The more I need, experience, and observe America's health care network, the more my jaw drops to the ground. I can think of only one word to describe the clunky, over-burdened, and corrupt system. MIDDLEMEN, or should I say middle-groups, middle-communes, middle-companies, middle-corporations, middle institutions, whatever entity you can think of that has their fingers in the health care pie. You see the rich get rich in America on health care. Ever increasingly it seems like doctors are just punching the clock, drawing that paycheck, and going home to phat lives. Everyone in benefiting, except the patients in dire need of expert services. Recently I visited Carolina Eye Associates in Pinehurst, North Carolina. Now I don't like Pinehurst anyway. Although golf is a relaxing game, people that walk around in pink and green Izods, hitting a little white ball, and forging business deals in my eyes are rich. Not many people can afford to play golf. There are public courses, but you have to admit golf is attached at the hip to the country club, and the country club is a thing of the privilidged. Most folks can not afford to join a country club. I did enjoy watching a golf tournament in Pinehurst years ago, but for me it is not a lifestyle. Judging from that big, white, house in the middle of green fields, it reminds me too much of a plantation. There are still African-American 'slaves' toting barges and lifting bales, albeit in the hotel dining room. If you shuck and jive enough and can fetch mint juleps, you could work there too. Not me. That is why I left the South to go to the Midwest to work on my DMA degree in music composition. Seems 500 miles and stretching the Macon County Line, all that old south horse shit just kind of dries up. It took a few years to acclimate to a land locked existence known as the testing ground of commercial America, but I did.
Anyway, I don't like Pinehurst. It represents something to me I have always rebelled against, rule by the rich. My father successfully had his cataracts removed at this clinic, so I decided I would give it a try. I have no health coverage, because my cruise ship gig is in the waiting.
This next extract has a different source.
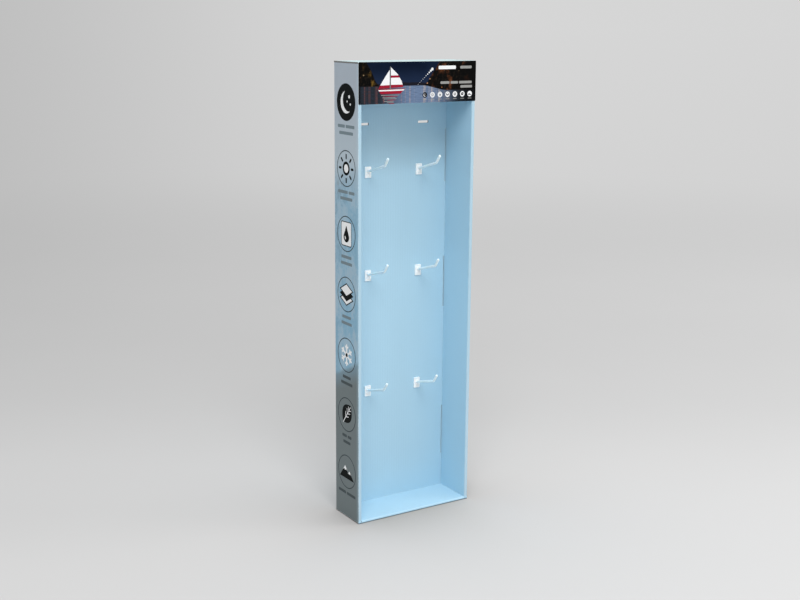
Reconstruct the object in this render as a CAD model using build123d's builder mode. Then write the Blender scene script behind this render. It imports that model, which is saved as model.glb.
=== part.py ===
"""Open-fronted display tray in corrugated cardboard, with a header card and six hooks.

Millimetres. +X is the stand's right seen from the front, -Y its front, +Z up. The origin is the
bottom centre of the whole stand.
"""

import os
from math import atan2, cos, degrees, radians, sin, tan

from build123d import *

# Whole stand
WIDTH = 356.0
DEPTH = 124.0
HEIGHT = 1219.0

# Corrugated sheet
BOARD = 3.8
FOLD_INSIDE = 0.5
FOLD_OUTSIDE = 2.4
PLAY = 0.3

# Rolled side walls, with lock tabs through the back panel
WALL_WIDTH = 9.9
TAB_LENGTH = 143.0
TAB_LEAD = 1.6
TAB_GAP = 2.6
TAB_HEIGHT_SHARES = (0.1436, 0.5, 0.789)

# Floor rolled back over the bottom flap
FLOOR_TAB_LENGTH = 62.0
FLOOR_TAB_SPACING = 170.0

# Top flap's front end, turned down behind the header card
GLUE_FLAP = 30.0

# Slots for hanging the stand
HANG_SLOT_WIDTH = 33.0
HANG_SLOT_HEIGHT = 6.4
HANG_SLOT_CORNER = 1.5
HANG_SLOT_SPACING = 187.0
HANG_SLOT_DROP = 163.8

# Header card
HEADER_HEIGHT = 104.0
HEADER_CARD = 1.0
HEADER_LOW_CORNER = 3.0
HEADER_TOP_CORNER = 0.8

# Hooks: plate, root boss and prong in front of the back panel
HOOK_SPACING = 160.0
HOOK_HEIGHT_SHARES = (0.269, 0.534, 0.762)
PLATE_WIDTH = 19.0
PLATE_HEIGHT = 30.0
PLATE_THICKNESS = 3.4
PLATE_CORNER = 2.0
PLATE_EDGE = 0.8
BOSS_WIDTH = 9.5
BOSS_HEIGHT = 18.0
BOSS_THICKNESS = 1.4
BOSS_CORNER = 1.5
BOSS_SLOPE = 15.0
PRONG_DIAMETER = 7.0
PRONG_ROOT_DIAMETER = 8.8
PRONG_ROOT_LENGTH = 9.0
PRONG_ROOT_RISE = 1.5
PRONG_SLOPE = 15.5
TIP_LENGTH = 23.5
TIP_SLOPE = 53.0
TIP_SETBACK = 17.8
BEND_RADIUS = 9.0

# Hooks: barbed spring legs through the back panel
LEG_WIDTH = 7.0
LEG_THICKNESS = 3.2
LEG_SPREAD = 18.0
BARB_RISE = 1.8
BARB_REACH = 2.4
HOLE_PLAY = 0.4

# Planes that the pieces share
side = WIDTH / 2
aisle = side - WALL_WIDTH
header_front = -(DEPTH + BARB_REACH) / 2
tray_front = header_front + HEADER_CARD
back_outside = header_front + DEPTH
back_inside = back_outside - BOARD
wall_foot = BOARD + PLAY
wall_head = HEIGHT - BOARD - PLAY
floor_top = wall_foot + BOARD
tray_depth = back_outside - tray_front

# Places that repeat
tab_heights = [share * HEIGHT for share in TAB_HEIGHT_SHARES]
hook_heights = [share * HEIGHT for share in HOOK_HEIGHT_SHARES]
hang_slot_height = HEIGHT - HANG_SLOT_DROP
hook_sides = {"left": -HOOK_SPACING / 2, "right": HOOK_SPACING / 2}

# Sketch planes: behind the back panel and on the tray's front, both looking forwards, local Y up
rear_plane = Plane(origin=(0, back_outside, 0), x_dir=(1, 0, 0), z_dir=(0, -1, 0))
front_plane = Plane(origin=(0, tray_front, 0), x_dir=(1, 0, 0), z_dir=(0, -1, 0))


def fold_outline(corners):
    """Closed section of a folded sheet from its corners, each with its fold radius."""
    points = [corner[:2] for corner in corners]
    radii = [corner[2] for corner in corners]
    return FilletPolyline(*points, radius=radii, close=True)


with BuildPart() as tray:
    # Bottom flap, folded up at the front and back over itself as the floor
    with BuildSketch(Plane.YZ.offset(-side)):
        with BuildLine():
            fold_outline([
                (tray_front, 0, FOLD_OUTSIDE),
                (back_outside, 0, FOLD_OUTSIDE),
                (back_outside, floor_top, 0),
                (back_inside, floor_top, 0),
                (back_inside, BOARD, FOLD_INSIDE),
                (tray_front + BOARD, BOARD, 0),
                (tray_front + BOARD, wall_foot, 0),
                (back_inside - PLAY, wall_foot, 0),
                (back_inside - PLAY, floor_top, 0),
                (tray_front, floor_top, FOLD_OUTSIDE),
            ])
        make_face()
    extrude(amount=WIDTH)

    # Top flap, with its front end turned down as the glue flap
    with BuildSketch(Plane.YZ.offset(-side)):
        with BuildLine():
            fold_outline([
                (tray_front, HEIGHT, FOLD_OUTSIDE),
                (back_outside, HEIGHT, FOLD_OUTSIDE),
                (back_outside, wall_head - BOARD, 0),
                (back_inside, wall_head - BOARD, 0),
                (back_inside, HEIGHT - BOARD, FOLD_INSIDE),
                (tray_front + BOARD, HEIGHT - BOARD, FOLD_INSIDE),
                (tray_front + BOARD, HEIGHT - GLUE_FLAP, 0),
                (tray_front, HEIGHT - GLUE_FLAP, 0),
            ])
        make_face()
    extrude(amount=WIDTH)

    # Both flaps are notched where the side walls stand between them
    notch = WALL_WIDTH + PLAY
    with BuildSketch(Plane.XY.offset(BOARD)):
        with Locations((0, (tray_front + back_outside) / 2)):
            with GridLocations(WIDTH - notch, 0, 2, 1):
                Rectangle(notch, tray_depth)
    extrude(amount=HEIGHT - 2 * BOARD, mode=Mode.SUBTRACT)

    # Back panel with both side walls rolled over at their front edges
    with BuildSketch(Plane.XY.offset(wall_foot)):
        with BuildLine():
            fold_outline([
                (0, back_outside, 0),
                (side, back_outside, FOLD_OUTSIDE),
                (side, tray_front, FOLD_OUTSIDE),
                (aisle, tray_front, FOLD_OUTSIDE),
                (aisle, back_inside - PLAY, 0),
                (aisle + BOARD, back_inside - PLAY, 0),
                (aisle + BOARD, tray_front + BOARD, FOLD_INSIDE),
                (side - BOARD, tray_front + BOARD, FOLD_INSIDE),
                (side - BOARD, back_inside, FOLD_INSIDE),
                (0, back_inside, 0),
            ])
        make_face()
        mirror(about=Plane.YZ)
    extrude(amount=wall_head - wall_foot)

    # Slots in the back panel for the side walls' tabs, open towards the aisle
    tab_slot_width = TAB_GAP + BOARD + PLAY
    tab_slot_spacing = 2 * (aisle - TAB_GAP) + tab_slot_width
    with BuildSketch(rear_plane):
        for height in tab_heights:
            with Locations((0, height)):
                with GridLocations(tab_slot_spacing, 0, 2, 1):
                    Rectangle(tab_slot_width, TAB_LENGTH)
    extrude(amount=BOARD, mode=Mode.SUBTRACT)

    # Tabs of the inner side walls
    tab_root = back_inside - PLAY
    tab_half = TAB_LENGTH / 2 - PLAY
    for tab_plane in (Plane.YZ.offset(aisle), Plane.YZ.offset(-aisle - BOARD)):
        with BuildSketch(tab_plane):
            for height in tab_heights:
                with BuildLine():
                    Polyline(
                        (tab_root, height - tab_half),
                        (back_outside - TAB_LEAD, height - tab_half),
                        (back_outside, height - tab_half + TAB_LEAD),
                        (back_outside, height + tab_half - TAB_LEAD),
                        (back_outside - TAB_LEAD, height + tab_half),
                        (tab_root, height + tab_half),
                        close=True,
                    )
                make_face()
        extrude(amount=BOARD)

    # Slots for the floor's tabs, just above the bottom fold, and the tabs themselves
    with BuildSketch(rear_plane):
        with Locations((0, (BOARD + floor_top + PLAY) / 2)):
            with GridLocations(FLOOR_TAB_SPACING, 0, 2, 1):
                Rectangle(FLOOR_TAB_LENGTH + 2 * PLAY, floor_top + PLAY - BOARD)
    extrude(amount=BOARD, mode=Mode.SUBTRACT)
    with BuildSketch(rear_plane):
        with Locations((0, (wall_foot + floor_top) / 2)):
            with GridLocations(FLOOR_TAB_SPACING, 0, 2, 1):
                Rectangle(FLOOR_TAB_LENGTH, BOARD)
    extrude(amount=BOARD + PLAY)

    # Hanging slots and hook holes
    with BuildSketch(rear_plane):
        with Locations((0, hang_slot_height)):
            with GridLocations(HANG_SLOT_SPACING, 0, 2, 1):
                RectangleRounded(HANG_SLOT_WIDTH, HANG_SLOT_HEIGHT, HANG_SLOT_CORNER)
        for height in hook_heights:
            with Locations((0, height)):
                with GridLocations(HOOK_SPACING, 0, 2, 1):
                    Rectangle(LEG_WIDTH + 2 * HOLE_PLAY, LEG_SPREAD + 2 * HOLE_PLAY)
    extrude(amount=BOARD, mode=Mode.SUBTRACT)

with BuildPart() as header_card:
    with BuildSketch(front_plane) as card_outline:
        with Locations((0, HEIGHT - HEADER_HEIGHT / 2)):
            Rectangle(WIDTH, HEADER_HEIGHT)
        low_corners = card_outline.vertices().group_by(Axis.Z)[0]
        top_corners = card_outline.vertices().group_by(Axis.Z)[-1]
        fillet(low_corners, HEADER_LOW_CORNER)
        fillet(top_corners, HEADER_TOP_CORNER)
    extrude(amount=HEADER_CARD)


def make_hook(x, z):
    """One moulded hook, seated on the back panel at x, z and snapped in behind it."""
    seat = Plane(origin=(x, back_inside, z), x_dir=(1, 0, 0), z_dir=(0, -1, 0))
    profile = Plane(origin=(x, back_inside, z), x_dir=(0, -1, 0), z_dir=(-1, 0, 0))
    boss_front = PLATE_THICKNESS + BOSS_THICKNESS
    root = PLATE_THICKNESS / 2
    reach = back_inside - tray_front - TIP_SETBACK
    bend = reach - TIP_LENGTH * cos(radians(TIP_SLOPE))
    bend_rise = PRONG_ROOT_RISE + (bend - root) * tan(radians(PRONG_SLOPE))
    tip_rise = bend_rise + TIP_LENGTH * sin(radians(TIP_SLOPE))
    leg_outer = LEG_SPREAD / 2
    leg_inner = leg_outer - LEG_THICKNESS

    with BuildPart() as hook:
        with BuildSketch(seat):
            RectangleRounded(PLATE_WIDTH, PLATE_HEIGHT, PLATE_CORNER)
        extrude(amount=PLATE_THICKNESS)
        fillet(hook.faces().sort_by(Axis.Y)[0].edges(), PLATE_EDGE)

        with BuildSketch(seat.offset(PLATE_THICKNESS)):
            RectangleRounded(BOSS_WIDTH, BOSS_HEIGHT, BOSS_CORNER)
        extrude(amount=BOSS_THICKNESS, taper=BOSS_SLOPE)

        with BuildLine(profile) as prong_line:
            FilletPolyline(
                (root, PRONG_ROOT_RISE),
                (bend, bend_rise),
                (reach, tip_rise),
                radius=BEND_RADIUS,
            )
        with BuildSketch(Plane(origin=prong_line.line @ 0, z_dir=prong_line.line % 0)):
            Circle(PRONG_DIAMETER / 2)
        sweep(path=prong_line.line)
        with Locations(prong_line.line @ 1):
            Sphere(PRONG_DIAMETER / 2)

        cone_length = boss_front + PRONG_ROOT_LENGTH
        cone_taper = degrees(atan2((PRONG_ROOT_DIAMETER - PRONG_DIAMETER) / 2, cone_length))
        with BuildLine(profile) as cone_line:
            PolarLine((root, PRONG_ROOT_RISE), cone_length, PRONG_SLOPE)
        with BuildSketch(Plane(origin=cone_line.line @ 0, z_dir=cone_line.line % 0)):
            Circle(PRONG_ROOT_DIAMETER / 2)
        extrude(amount=cone_length, taper=cone_taper)

        with BuildSketch(profile):
            with BuildLine():
                Polyline(
                    (root, leg_inner),
                    (-BOARD - BARB_REACH, leg_inner),
                    (-BOARD - BARB_REACH, leg_outer),
                    (-BOARD - PLAY, leg_outer + BARB_RISE),
                    (-BOARD - PLAY, leg_outer),
                    (root, leg_outer),
                    close=True,
                )
            make_face()
            mirror(about=Plane.XZ)
        extrude(amount=LEG_WIDTH / 2, both=True)
    return hook


tray.part.label = "tray"
header_card.part.label = "header_card"

os.makedirs("parts", exist_ok=True)
export_step(tray.part, "parts/tray.step")
export_step(header_card.part, "parts/header_card.step")
for row, height in enumerate(hook_heights, start=1):
    for name, x in hook_sides.items():
        hook = make_hook(x, height)
        hook.part.label = f"hook_{row}_{name}"
        export_step(hook.part, f"parts/{hook.part.label}.step")
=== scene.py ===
"""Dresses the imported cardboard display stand: printed board, header card, side print, hooks, studio."""

from math import cos, pi, radians, sin

import bmesh
import bpy
from bpy.props import FloatProperty, FloatVectorProperty, PointerProperty
from mathutils import Matrix, Vector


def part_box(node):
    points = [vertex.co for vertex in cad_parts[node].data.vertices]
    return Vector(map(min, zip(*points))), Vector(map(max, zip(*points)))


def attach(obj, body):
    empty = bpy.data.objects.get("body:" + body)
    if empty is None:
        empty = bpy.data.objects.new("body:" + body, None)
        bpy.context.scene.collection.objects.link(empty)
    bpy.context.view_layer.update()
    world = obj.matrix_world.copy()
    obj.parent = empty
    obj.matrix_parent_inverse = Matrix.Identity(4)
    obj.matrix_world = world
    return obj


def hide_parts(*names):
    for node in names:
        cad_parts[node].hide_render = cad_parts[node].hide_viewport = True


bl_info = {
    "name": "Cardboard Display Stand",
    "version": (1, 0, 0),
    "blender": (4, 5, 0),
    "location": "View3D > Sidebar > Display Stand",
    "description": "Finishes a cardboard display stand and sets up a plain studio round it",
    "category": "Object",
}

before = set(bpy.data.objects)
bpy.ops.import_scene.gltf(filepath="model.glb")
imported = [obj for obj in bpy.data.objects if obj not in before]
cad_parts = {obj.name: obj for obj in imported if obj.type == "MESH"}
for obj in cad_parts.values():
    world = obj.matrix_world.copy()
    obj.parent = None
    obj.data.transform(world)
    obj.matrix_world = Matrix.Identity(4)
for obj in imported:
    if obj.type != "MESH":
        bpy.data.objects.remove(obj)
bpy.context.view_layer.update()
tray_low, tray_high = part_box("tray")
card_low, card_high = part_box("header_card")

MM = 0.001

# Planes of the folded sheet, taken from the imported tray
SIDE = tray_high.x
FRONT = tray_low.y
TOP = tray_high.z
CARD_FRONT = card_low.y

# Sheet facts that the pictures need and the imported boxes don't give
BOARD = 3.8 * MM
FOLD = 2.4 * MM
WALL_GAP = 0.3 * MM
BACK = FRONT + 123.0 * MM
SLOT_LEVEL = TOP - 163.8 * MM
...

As soon as you walk off the ship, you have no coverage. It is difficult to get specialty eye care on a cruise ship, so I had to come home for a while. It has been a long journey, but I ended up back at Duke, where I was diagnosed and treated for keratoconus when I was seventeen. I couldn't get in to see the doc there it seems, because my 20 or so odd years of medical records including cornea transplant surgery didn't suffice. The lady at the desk where I repeatedly tried to schedule an appointment kept telling me I needed a referral. Since I have been going to Duke since I was 17, this pissed me off. That is why I tried Carolina Eye Associates. $350.00 later I was in no better shape. The initial visit with all the tests cost that, and I walked out with no solution. They wanted to fit me with contact lenses, but they repeatedly told me they could not guarantee they would help. That would cost another $400.00. I opted out. I went back out on ships with a bum eye to save some scratch. When I came back I got in my truck and drove 1,200 miles to Louisville, Kentucky to see my old eye surgeon. With his referral I got into Contact Lens at Duke. Kind of a long way to drive for a referral! Well, I did it to assure if and when the contacts don't work, he could give me another cornea transplant. Mission accomplished.
Anyway having no health coverage is a blaring reality, one which seems to surprise and even stump the medical system. How can something get so far out of whack? Here is a specialty service you need. Here is the cost of the service. Pay for the service. Insurance. Oh, surgery. Big dollars. HMO's that, like a militant government, tell you who can be your surgeon. We the people are entitled by our Constitution to freedom and the pursuit of happiness. Although our current regime has moved us further and further away from these ideals, they are still the law. Our health care system is an atrocity. The big super-power of the US of A is floundering like a dying fish in full view of a burgeoning world. People are flying all over the world to find the health care they need at an affordable price rendered by professionals that actually care about their field and the patients.